If you have a tig try it its secounds tops. i find about 60 amps plenty, but cant stress enough you have to anneal it post weld, i use a small gas torch nozzel on my gas soldering iron, just bring to just bellow dull red and your good to go.
 
I have a pedal, no pedal yeah i would be a lot slower, but it is 60A i generaly set the plant to, txt book is 1 amp a thou, though reality is im generally nearer 2 amps a thou on the plant setting and simply back off if i can't keep up a 1/2" blade is sub 2 seconds arc time if that for me these days, post flow is noticeably longer than weld time! I tig to make money and that means high current and deposit metal, none of this puddle and fill crap, one smooth fluid movement and one near perfect smooth bead across to minimise the grind time. I weld way too much 16 gauge - 1/16" thich ERW tubing these days and again im at just shy of 120 amps for that thickness, times money and all that.

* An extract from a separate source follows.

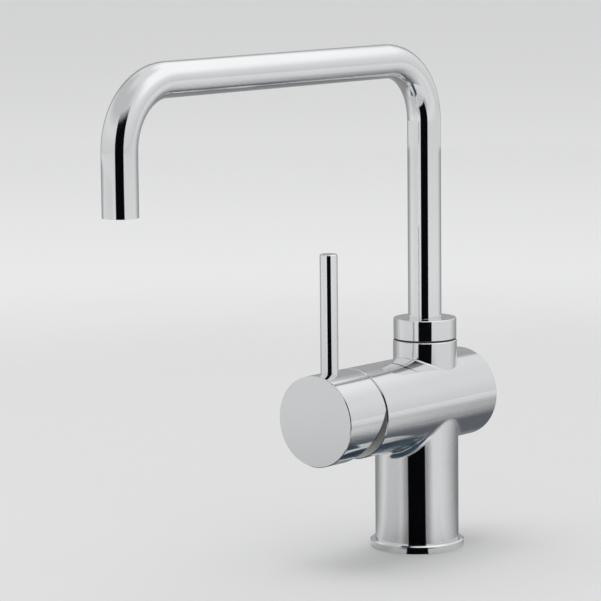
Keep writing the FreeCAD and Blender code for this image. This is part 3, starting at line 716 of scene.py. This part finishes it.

Think this youtube must be you guys at your fastest? Credit were its do though, thats sure is one pretty much a KISS setup if there ever was one!

Indian saw mill blead joint system 😊😊 - YouTube

For what its worth and i know welding is some what akin to the bog cleaning of the metal working trade but in a job shop environment being competent with a TIG sure opens some options for so many things.